Mark White: 01:00:22 You know, both my captain American Batman books, I wasn't just writing about the superheroes. I was writing about us. And you know, especially the Batman book where I focus on the inconsistency of his moral code and how he can't reconcile all these things he wants to do. And I said, that's exactly how most of us feel. Most of us are trying to be good people trying to do right. Try not to do wrong and, but it's hard to do it all. And you know, we, we often conflicted. I mean, when we have to, you know, it can be a very banal situation such as you, you promised your best friend, you'd go to the movies with them, but then your mom calls and needs you to help out at the house, moving some heavy furniture and you have to make a choice. And you know, [inaudible] not, there's not much of a tragic dilemma, but you know, it's a more common tragic dilemma than, than what you'd find Superman.

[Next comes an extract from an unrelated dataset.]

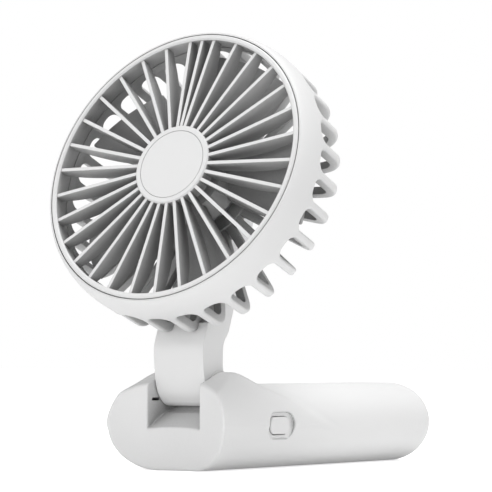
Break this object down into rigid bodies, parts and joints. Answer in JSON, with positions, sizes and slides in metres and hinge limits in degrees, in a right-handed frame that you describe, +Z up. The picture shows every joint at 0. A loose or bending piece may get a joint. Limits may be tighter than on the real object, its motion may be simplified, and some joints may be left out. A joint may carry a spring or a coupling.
{
  "type": "handheld electric fan",
  "caption": "Rechargeable folding handheld fan whose flat handle doubles as a desk stand, with a round grille on a hinged neck.",
  "frame": {"origin": "on the flat underside of the handle, straight below the hinge axis", "axes": "+Z up, +Y along the handle from the hinge to its closed end, +X along the hinge axis; the head faces -Y and leans back"},
  "size_m": [0.106, 0.1621, 0.1521],
  "materials": {
    "white_shell": "satin",
    "impeller_white": "satin",
    "button_white": "satin",
    "steel": "satin",
    "brass_bush": "satin",
    "nylon": "matte",
    "copper": "gloss",
    "board_green": "satin",
    "component_black": "satin",
    "cell_wrap": "gloss",
    "foam": "matte",
    "wire": "satin",
    "magnet": "matte",
    "alloy": "satin"
  },
  "bodies": {
    "handle": {"handle_housing": "white_shell", "base_cover": "white_shell", "base_cover_screws": "steel", "battery_cells": "cell_wrap", "battery_cradle": "component_black", "battery_tabs": "steel", "battery_foam_pad": "foam", "main_circuit_board": "board_green", "board_chips": "component_black", "board_inductor": "component_black", "tact_switch": "component_black", "usb_charging_socket": "steel", "charging_board": "board_green", "hinge_axles": "steel", "friction_washers": "nylon", "spring_washers": "steel", "handle_cable": "wire"},
    "head": {"hinge_bushes": "brass_bush", "neck_shell": "white_shell", "neck_rear_cover": "white_shell", "neck_cover_screws": "steel", "rear_cage": "white_shell", "front_grille": "white_shell", "hub_cap": "white_shell", "motor_base": "alloy", "stator_core": "steel", "stator_coils": "copper", "motor_board": "board_green", "motor_bearings": "steel", "hub_screws": "steel", "motor_cable": "wire"},
    "fan_rotor": {"impeller": "impeller_white", "rotor_can": "steel", "magnet_ring": "magnet", "motor_shaft": "steel", "shaft_circlip": "steel"},
    "button": {"power_button": "button_white"}
  },
  "joints": [
    {"name": "neck_fold", "type": "hinge", "parent": "handle", "child": "head", "pos_m": [0, 0, 0.0285], "axis": [1, 0, 0], "range_deg": [-68, 90]},
    {"name": "impeller_spin", "type": "hinge", "parent": "head", "child": "fan_rotor", "pos_m": [0, -0.0139, 0.1049], "axis": [0, -0.9298, 0.3681], "continuous": true},
    {"name": "button_press", "type": "slide", "parent": "handle", "child": "button", "axis": [-1, 0, 0], "range_m": [0, 0.0006], "stiffness_N_per_m": 800}
  ]
}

Mark White: 01:01:18 But still you're going to have to disappoint one of them. And which one do you do? And you know, how do you weigh that versus each other, you know, versus the one versus the other. And there's no easy way to do it. But you know, that, that just on a smaller scale, those are the same things, the same moral dilemmas as superheroes encounter. There's are just blown out of proportion because it's a fantastical story. But again, it's kind of that myth. We learn all these lessons from say the, the, the ancient Greek myths about, you know, the God-centered interfering in the world of, of man and humanity. And, and, you know, the, it's, it's kinda the same idea. These, these stories about how Superman or captain America or wonder woman are interacting with normal people. You know, we're not superheroes. But you know, many of us can be heroes, but not superheroes.


Mark White: 01:02:06 But, you know, we can, we can see how they're confronting moral dilemmas and if we kind of admire these heroes or admire the characters they're representing, then they can serve to some extent as moral exemplars for us and teach us these moral lessons we see out. We like captain America, we see him doing good. We want to be like him. We see wonder woman doing the same thing. So that that's, that's, you know, if I, if I, you know, create any good of my own with what I do, that's, that's kind of what I hope for.


Amber Cazzell: 01:02:37 Awesome. Cool. Well, thank you so much, Mark. It's been a lot of fun to chat heroes. It's not a thing I get to do every day.